2020 nature-themed strategy board game

Oceans is a nature-themed strategy board game published in 2020 by North Star Games. It is a game in the Evolution series.

The game's development was funded via a crowdfunding campaign on Kickstarter.

==Gameplay==
Unlike its predecessor Evolution, in which players execute their turns in shared phases, in Oceans players take individual turns to create species by assembling trait cards. These creatures are released into an aquatic ecosystem where they must obtain food and avoid becoming prey to other creatures. These are represented by boards that can hold nine fish (each fish is a "population token"). During the game, the creature may evolve defenses against predators, and predators may evolve tactics to circumvent those defenses. Up to three trait cards can be used to evolve a species. The ecosystems are represented by one reef board and an ocean board with three zones filled with fish tokens.

Each turn, the player uses one card to either evolve an extant species, to create a new one, or to migrate fish from one ocean box to another. They then feed one of their species, either by "grazing from the reef" ("foraging"), preying on another species ("attacking") or passively from the ocean ("gaining"). Finally, each species controlled by the player is aged, with one fish token removed from its board and added to the players score pile. The player then draws cards to fill a complement of four for their hand. If a species does not have sufficient fish on its board, it becomes extinct. If it exceeds the nine fish limit, it has overpopulated the ocean and half the fish tokens are removed from its board.

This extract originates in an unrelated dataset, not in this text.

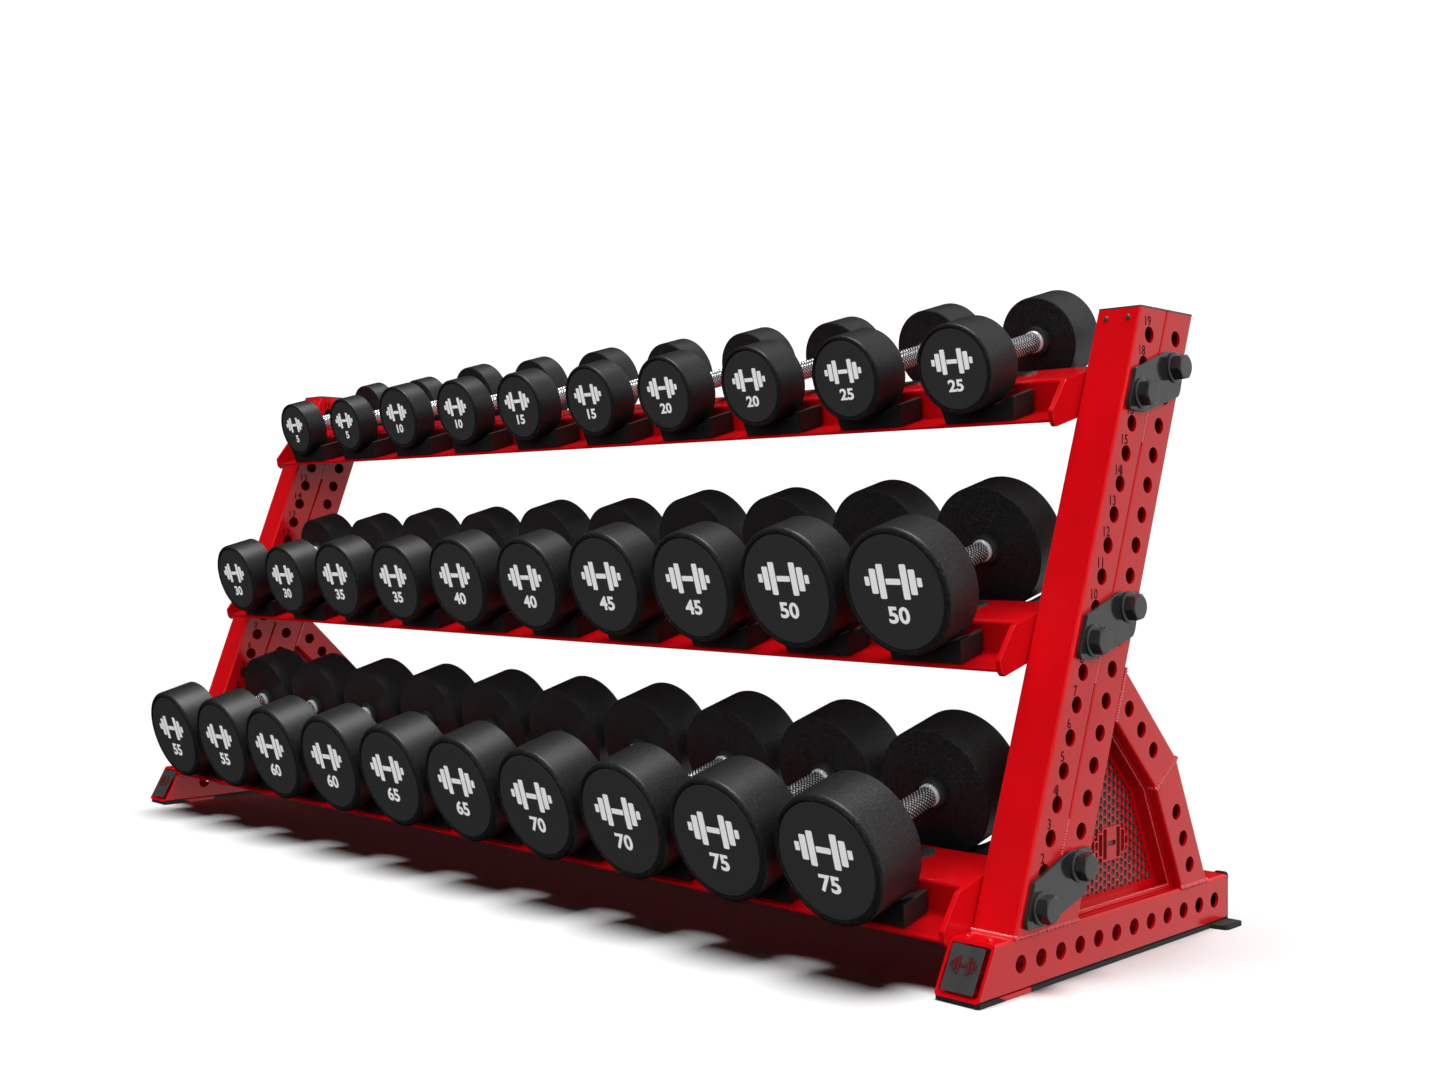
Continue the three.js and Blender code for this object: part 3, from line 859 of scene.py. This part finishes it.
def makeFrameEnds(side, x0, x1, outSign):
    plan = rackPlan
    outX = x1 if outSign > 0 else x0
    slope = Vector((plan["baseFrontHigh"] - plan["baseFrontLow"], plan["tube"], 0))
    length = slope.length
    sy, sz = slope.x / length, slope.y / length
    midY = (plan["baseFrontLow"] + plan["baseFrontHigh"]) / 2
    midZ = plan["baseLow"] + half
    face = Matrix(((1, 0, 0, (x0 + x1) / 2 * mm), (0, sy, -sz, midY * mm + shiftY), (0, sz, sy, midZ * mm), (0, 0, 0, 1)))
    w, h = half - frameDetail["capLip"], length / 2 - frameDetail["capLip"]
    cap = prism("frontCap_" + side, [(-w, -h), (w, -h), (w, h), (-w, h)], -6, 3.6)
    bevelWhere(cap, lambda a, b: abs(a.z - b.z) > 1e-4, 3.0, 3)
    softenEdges(cap, 2.2, 1, 60)
    step = prism("capStep", [(-w + 6, -h + 6), (w - 6, -h + 6), (w - 6, h - 6), (-w + 6, h - 6)], 3.5, 4.1)
    softenEdges(step, 0.5, 1)
    cap = joinAll([cap, step], "frontCap_" + side)
    paint(cap, "capPlate")
    mark = emblem("capMark", 46.0, 26.0, 3.0)
    mark.data.transform(Matrix.Translation((0, 6 * mm, 4.1 * mm)))
    paint(mark, "cutShade")
    cutAway(cap, [mark])
    cap.data.transform(face)
    roundLook(cap)
    settle(cap, "rack", "black_plastic", "front_cap_" + side)

    rear = plan["baseRear"]
    sole = prism("footPad_" + side, [(-376.5, 0), (-314.6, 0), (-333.2, 7.3), (-376.5, 7.3)], x0 + 0.2, x1 - 0.2, sideways)
    strip = prism("padStrip", [(-251.8, 0), (rear + 3.6, 0), (rear + 3.6, 7.3), (-251.8, 7.3)], x0 + 0.2, x1 - 0.2, sideways)
    softenEdges(sole, 1.0, 2)
    softenEdges(strip, 1.0, 2)
    reach = outX + outSign * 28.4
    inside = outX - outSign * 30
    tab = prism("padTab", [(inside, 262), (outX + outSign * 2, 267), (outX + outSign * 16, 269), (reach, 272), (reach, rear + 3.8), (inside, rear + 3.8)], 0.05, 7.25)
    bevelWhere(tab, lambda a, b: abs(a.z - b.z) > 1e-4 and (a.x * outSign / mm) > abs(outX) + 6, 8.0, 4)
    tab.data.transform(Matrix.Translation((0, shiftY, 0)))
    inEdit(tab, "vert", lambda: (bpy.ops.mesh.select_all(action="SELECT"), bpy.ops.mesh.normals_make_consistent(inside=False)))
    softenEdges(tab, 1.2, 2)
    plate = prism("rearPlate", [(x0, 4), (x1, 4), (x1, baseTop - 0.6), (x0, baseTop - 0.6)], -3.6, -0.3)
    plate.data.transform(Matrix(((1, 0, 0, 0), (0, 0, -1, rear * mm + shiftY), (0, 1, 0, 0), (0, 0, 0, 1))))
    bevelWhere(plate, lambda a, b: abs(a.y - b.y) > 1e-4, 4.0, 3)
    softenEdges(plate, 0.7, 2)
    ears = []
    for inner, outer in ((x0 + 24, x0), (x1 - 24, x1)):
        ear = prism("rearLip", [(inner, baseTop - 12), (outer, baseTop - 12), (outer, baseTop + 2.9), (inner, baseTop + 2.9)], -3.65, 2.4)
        ear.data.transform(Matrix(((1, 0, 0, 0), (0, 0, -1, rear * mm + shiftY), (0, 1, 0, 0), (0, 0, 0, 1))))
        inEdit(ear, "vert", lambda: (bpy.ops.mesh.select_all(action="SELECT"), bpy.ops.mesh.normals_make_consistent(inside=False)))
        bevelWhere(ear, lambda a, b: abs(a.y - b.y) > 1e-4 and max(a.z, b.z) > baseTop * mm, 5.0, 4)
        cut = prism("rearLipCut", [(rear - 9, baseTop - 15), (rear + 0.3, baseTop - 15), (rear + 0.3, baseTop + 0.3), (rear - 9, baseTop + 0.3)], x0 - 5, x1 + 5, sideways)
        cutAway(ear, [cut])
        softenEdges(ear, 0.6, 2)
        ears.append(ear)
    pad = joinAll([sole, strip, tab, plate] + ears, "footPad_" + side)
    paint(pad, "rubber")
    roundLook(pad)
    settle(pad, "rack", "pad_rubber", "foot_pad_" + side)

    lid = prism("topCap_" + side, leaningStrip(-half, half + plan["tube"], plan["height"] + 0.2, plan["height"] + 3.2), x0 + 0.2, x1 - 0.2, sideways)
    bevelWhere(lid, lambda a, b: abs(a.z - b.z) > 0.002, 4.0, 3)
    softenEdges(lid, 0.9, 2)
    paint(lid, "capPlate")
    roundLook(lid)
    settle(lid, "rack", "black_plastic", "top_cap_" + side)
    makeScrews(side, x0, x1, outSign)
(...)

When the first ocean zone is emptied of fish, it results in a Cambrian Explosion. During this stage of the game, on each turn each player uses two trait cards, ages species twice, and can play cards from a 'The Deep' deck of 89 unique cards. The latter have a cost that must be paid in fish tokens from the player's score pile. The 'Reef' variant of the game dispenses with "The Deep" deck and uses two scenario cards instead.

The end of the game is reached once all ocean zones are depopulated of fish. The player with the most collective fish tokens in their score pile and on their species boards wins the game.

==Design==
The company consulted with Brian O'Neill, a marine biologist at the University of Wisconsin–Whitewater, to establish the scientific background for the game.

Illustrations for the reef and surface cards were created by Catherine Hamilton, and the box art was designed by Hamilton and Guillaume Ducos. Cards in "The Deep" were illustrated by various artists.

==Reception==
In a review for Science News, Mike Denison states that the game's design "masterfully translates the wonders and complexities of marine ecology to a tabletop setting" and the gameplay results in a "(mostly) scientifically accurate experience". However, it is possible to create a species with biologically conflicting traits, such as having both a parasitic and symbiotic relationship with another species.

In a review for Board Game Quest, Tony Mastrangeli described the pace of play as a "slow build up", and slower than its predecessor Evolution. Once the Cambrian Explosion phase is reached, the pace is much faster. The Reef variant is stated to be "excellent as a family game".